Every line that contains the word "parts" should be copied.

═════ Available data

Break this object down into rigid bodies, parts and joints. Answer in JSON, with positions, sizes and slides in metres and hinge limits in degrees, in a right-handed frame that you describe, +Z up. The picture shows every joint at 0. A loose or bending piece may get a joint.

══════════
═════ Available data

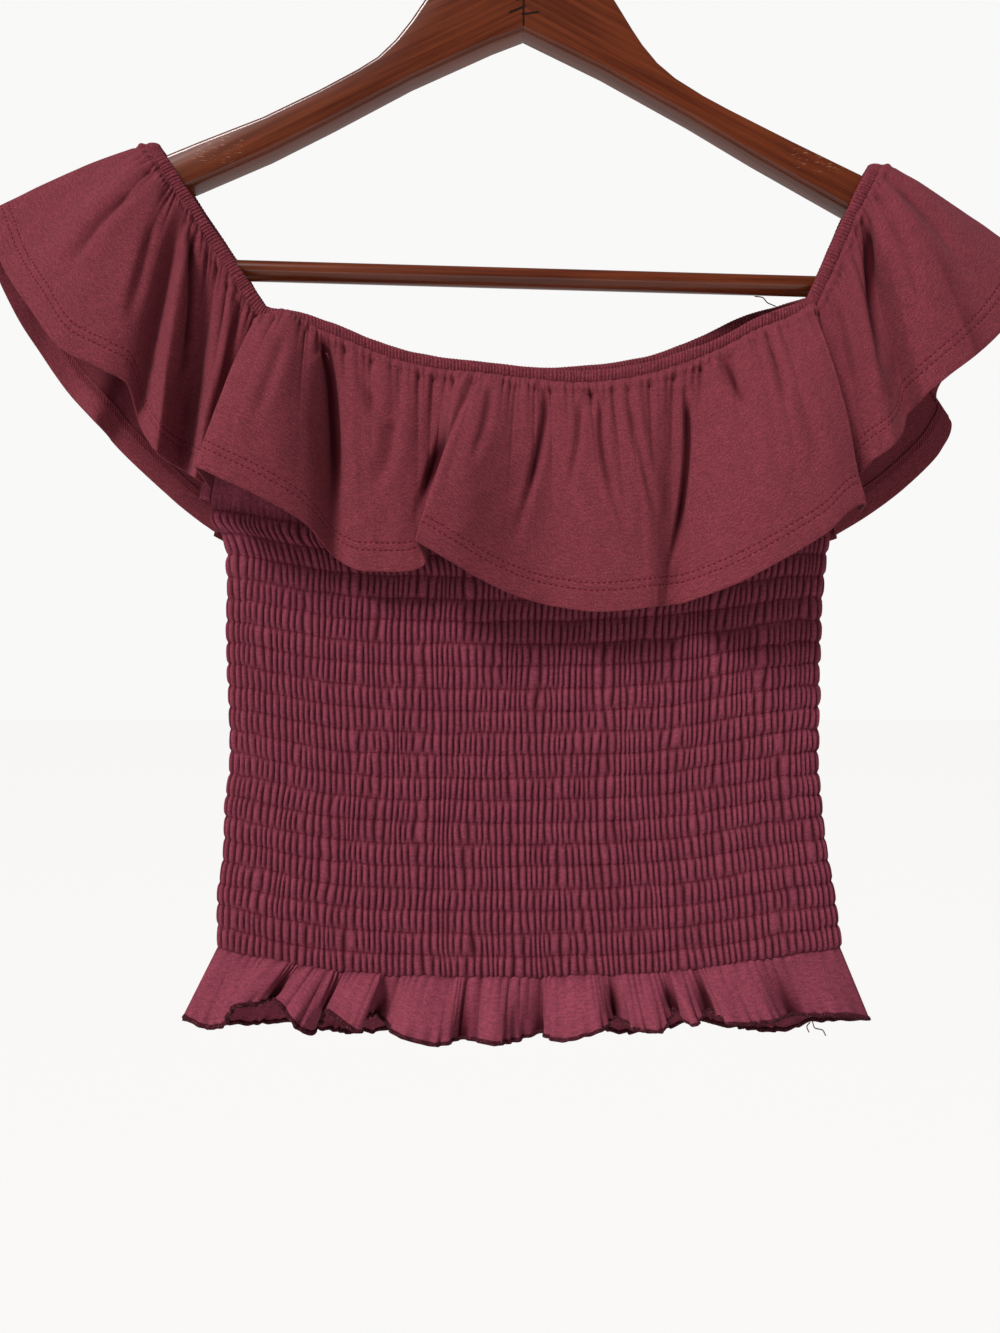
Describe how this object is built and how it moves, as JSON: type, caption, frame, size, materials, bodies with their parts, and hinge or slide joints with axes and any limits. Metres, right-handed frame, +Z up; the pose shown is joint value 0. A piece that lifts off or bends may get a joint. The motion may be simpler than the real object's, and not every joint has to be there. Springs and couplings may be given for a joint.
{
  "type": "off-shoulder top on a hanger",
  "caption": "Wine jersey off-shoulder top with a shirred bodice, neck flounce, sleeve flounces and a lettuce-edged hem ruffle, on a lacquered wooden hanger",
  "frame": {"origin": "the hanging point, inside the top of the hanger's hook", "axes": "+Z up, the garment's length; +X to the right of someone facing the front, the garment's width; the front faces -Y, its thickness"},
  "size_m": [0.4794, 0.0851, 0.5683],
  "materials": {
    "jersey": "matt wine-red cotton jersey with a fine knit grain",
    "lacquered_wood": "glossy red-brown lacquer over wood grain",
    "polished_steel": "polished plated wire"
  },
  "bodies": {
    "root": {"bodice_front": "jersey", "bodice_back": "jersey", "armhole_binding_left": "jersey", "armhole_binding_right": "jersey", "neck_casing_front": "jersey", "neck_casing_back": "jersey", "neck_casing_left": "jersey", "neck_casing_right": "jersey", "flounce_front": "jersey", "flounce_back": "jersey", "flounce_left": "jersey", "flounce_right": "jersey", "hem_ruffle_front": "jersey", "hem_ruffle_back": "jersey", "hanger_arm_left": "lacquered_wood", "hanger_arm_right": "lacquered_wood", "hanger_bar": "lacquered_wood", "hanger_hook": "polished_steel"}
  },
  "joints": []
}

══════════
═════ Available data

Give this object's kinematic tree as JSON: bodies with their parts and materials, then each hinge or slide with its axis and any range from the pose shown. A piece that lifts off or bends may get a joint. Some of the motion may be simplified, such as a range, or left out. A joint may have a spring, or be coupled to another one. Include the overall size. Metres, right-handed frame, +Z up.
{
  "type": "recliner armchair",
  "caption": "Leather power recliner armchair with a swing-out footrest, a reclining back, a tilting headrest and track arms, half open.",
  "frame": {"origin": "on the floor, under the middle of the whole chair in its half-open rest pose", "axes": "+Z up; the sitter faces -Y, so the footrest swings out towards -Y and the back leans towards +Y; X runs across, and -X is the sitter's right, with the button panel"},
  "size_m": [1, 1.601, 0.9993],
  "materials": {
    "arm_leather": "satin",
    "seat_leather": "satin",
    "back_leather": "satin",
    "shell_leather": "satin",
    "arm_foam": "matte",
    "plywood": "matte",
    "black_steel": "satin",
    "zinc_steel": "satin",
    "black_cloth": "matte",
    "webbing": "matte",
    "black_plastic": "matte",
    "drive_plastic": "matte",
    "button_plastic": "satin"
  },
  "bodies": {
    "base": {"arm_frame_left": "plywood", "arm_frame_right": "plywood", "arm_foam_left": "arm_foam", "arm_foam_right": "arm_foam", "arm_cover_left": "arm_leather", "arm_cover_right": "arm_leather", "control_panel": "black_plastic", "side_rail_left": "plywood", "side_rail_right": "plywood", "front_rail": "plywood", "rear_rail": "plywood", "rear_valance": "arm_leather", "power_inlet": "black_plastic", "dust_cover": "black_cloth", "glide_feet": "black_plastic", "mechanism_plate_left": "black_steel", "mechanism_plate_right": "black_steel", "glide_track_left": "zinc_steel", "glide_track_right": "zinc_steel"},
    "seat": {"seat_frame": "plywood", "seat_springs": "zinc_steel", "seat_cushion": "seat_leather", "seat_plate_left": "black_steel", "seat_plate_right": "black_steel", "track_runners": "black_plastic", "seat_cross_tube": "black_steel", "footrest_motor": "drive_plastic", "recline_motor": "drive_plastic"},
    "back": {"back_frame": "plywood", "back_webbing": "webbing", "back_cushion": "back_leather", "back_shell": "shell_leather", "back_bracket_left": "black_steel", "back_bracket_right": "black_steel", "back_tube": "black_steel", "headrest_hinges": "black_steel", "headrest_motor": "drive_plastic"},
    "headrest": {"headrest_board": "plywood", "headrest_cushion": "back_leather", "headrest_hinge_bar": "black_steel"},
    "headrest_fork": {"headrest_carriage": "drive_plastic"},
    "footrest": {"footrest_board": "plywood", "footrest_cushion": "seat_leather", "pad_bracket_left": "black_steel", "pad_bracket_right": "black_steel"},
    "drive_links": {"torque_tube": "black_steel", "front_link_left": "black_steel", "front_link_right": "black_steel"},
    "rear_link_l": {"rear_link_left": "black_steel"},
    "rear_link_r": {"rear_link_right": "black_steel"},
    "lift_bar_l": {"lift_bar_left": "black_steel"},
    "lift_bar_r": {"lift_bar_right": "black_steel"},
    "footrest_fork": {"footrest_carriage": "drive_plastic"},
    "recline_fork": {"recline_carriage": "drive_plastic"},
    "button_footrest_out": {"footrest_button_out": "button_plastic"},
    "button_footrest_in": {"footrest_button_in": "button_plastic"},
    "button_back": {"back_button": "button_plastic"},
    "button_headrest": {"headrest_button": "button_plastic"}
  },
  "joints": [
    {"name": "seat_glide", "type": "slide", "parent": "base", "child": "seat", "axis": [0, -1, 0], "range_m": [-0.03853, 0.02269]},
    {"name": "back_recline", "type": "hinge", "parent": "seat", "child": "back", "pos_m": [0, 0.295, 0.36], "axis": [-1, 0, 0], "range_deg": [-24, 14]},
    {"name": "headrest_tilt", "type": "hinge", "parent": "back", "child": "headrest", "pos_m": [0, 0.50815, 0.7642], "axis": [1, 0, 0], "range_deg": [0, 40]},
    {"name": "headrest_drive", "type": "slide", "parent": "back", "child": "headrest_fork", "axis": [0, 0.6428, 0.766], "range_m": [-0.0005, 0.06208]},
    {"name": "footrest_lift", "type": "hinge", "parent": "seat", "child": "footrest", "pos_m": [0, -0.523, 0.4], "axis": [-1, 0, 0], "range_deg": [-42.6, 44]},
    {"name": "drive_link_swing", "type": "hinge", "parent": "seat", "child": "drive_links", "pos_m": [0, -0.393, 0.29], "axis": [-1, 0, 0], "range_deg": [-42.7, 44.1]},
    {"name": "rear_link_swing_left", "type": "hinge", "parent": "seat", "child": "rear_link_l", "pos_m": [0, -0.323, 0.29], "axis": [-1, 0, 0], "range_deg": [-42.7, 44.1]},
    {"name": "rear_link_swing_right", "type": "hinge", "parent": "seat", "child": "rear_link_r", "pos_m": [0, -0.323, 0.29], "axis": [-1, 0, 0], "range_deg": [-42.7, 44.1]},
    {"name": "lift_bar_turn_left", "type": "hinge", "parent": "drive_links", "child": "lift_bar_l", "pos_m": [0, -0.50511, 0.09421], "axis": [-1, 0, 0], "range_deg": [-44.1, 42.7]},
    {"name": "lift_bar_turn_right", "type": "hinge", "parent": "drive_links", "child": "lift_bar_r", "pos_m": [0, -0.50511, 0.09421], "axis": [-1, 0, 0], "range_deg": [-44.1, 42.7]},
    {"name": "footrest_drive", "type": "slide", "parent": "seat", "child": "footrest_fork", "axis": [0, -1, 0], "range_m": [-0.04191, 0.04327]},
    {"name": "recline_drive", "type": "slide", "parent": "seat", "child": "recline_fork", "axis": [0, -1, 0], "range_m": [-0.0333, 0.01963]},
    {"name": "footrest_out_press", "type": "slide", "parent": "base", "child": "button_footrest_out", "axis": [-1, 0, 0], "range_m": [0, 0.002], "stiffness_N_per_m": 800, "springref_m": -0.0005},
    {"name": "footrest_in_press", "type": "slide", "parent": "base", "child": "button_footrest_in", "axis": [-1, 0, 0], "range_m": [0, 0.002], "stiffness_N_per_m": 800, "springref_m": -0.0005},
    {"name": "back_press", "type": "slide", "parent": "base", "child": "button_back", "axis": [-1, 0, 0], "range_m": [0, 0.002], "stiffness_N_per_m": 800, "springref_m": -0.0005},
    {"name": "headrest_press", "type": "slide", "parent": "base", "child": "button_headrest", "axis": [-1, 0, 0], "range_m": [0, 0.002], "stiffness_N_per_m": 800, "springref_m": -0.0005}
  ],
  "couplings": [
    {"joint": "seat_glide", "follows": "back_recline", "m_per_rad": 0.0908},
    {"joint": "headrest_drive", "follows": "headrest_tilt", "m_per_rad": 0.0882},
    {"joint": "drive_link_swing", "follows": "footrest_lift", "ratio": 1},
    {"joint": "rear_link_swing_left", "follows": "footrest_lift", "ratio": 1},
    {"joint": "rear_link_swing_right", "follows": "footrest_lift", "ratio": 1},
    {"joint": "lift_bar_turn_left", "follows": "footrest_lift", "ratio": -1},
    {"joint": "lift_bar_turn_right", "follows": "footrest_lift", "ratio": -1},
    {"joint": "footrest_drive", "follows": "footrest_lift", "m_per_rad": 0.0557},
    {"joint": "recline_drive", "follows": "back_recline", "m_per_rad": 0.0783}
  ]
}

══════════

■ **Response to the exercise**:
Break this object down into rigid bodies, parts and joints. Answer in JSON, with positions, sizes and slides in metres and hinge limits in degrees, in a right-handed frame that you describe, +Z up. The picture shows every joint at 0. A loose or bending piece may get a joint.
Describe how this object is built and how it moves, as JSON: type, caption, frame, size, materials, bodies with their parts, and hinge or slide joints with axes and any limits. Metres, right-handed frame, +Z up; the pose shown is joint value 0. A piece that lifts off or bends may get a joint. The motion may be simpler than the real object's, and not every joint has to be there. Springs and couplings may be given for a joint.
Give this object's kinematic tree as JSON: bodies with their parts and materials, then each hinge or slide with its axis and any range from the pose shown. A piece that lifts off or bends may get a joint. Some of the motion may be simplified, such as a range, or left out. A joint may have a spring, or be coupled to another one. Include the overall size. Metres, right-handed frame, +Z up.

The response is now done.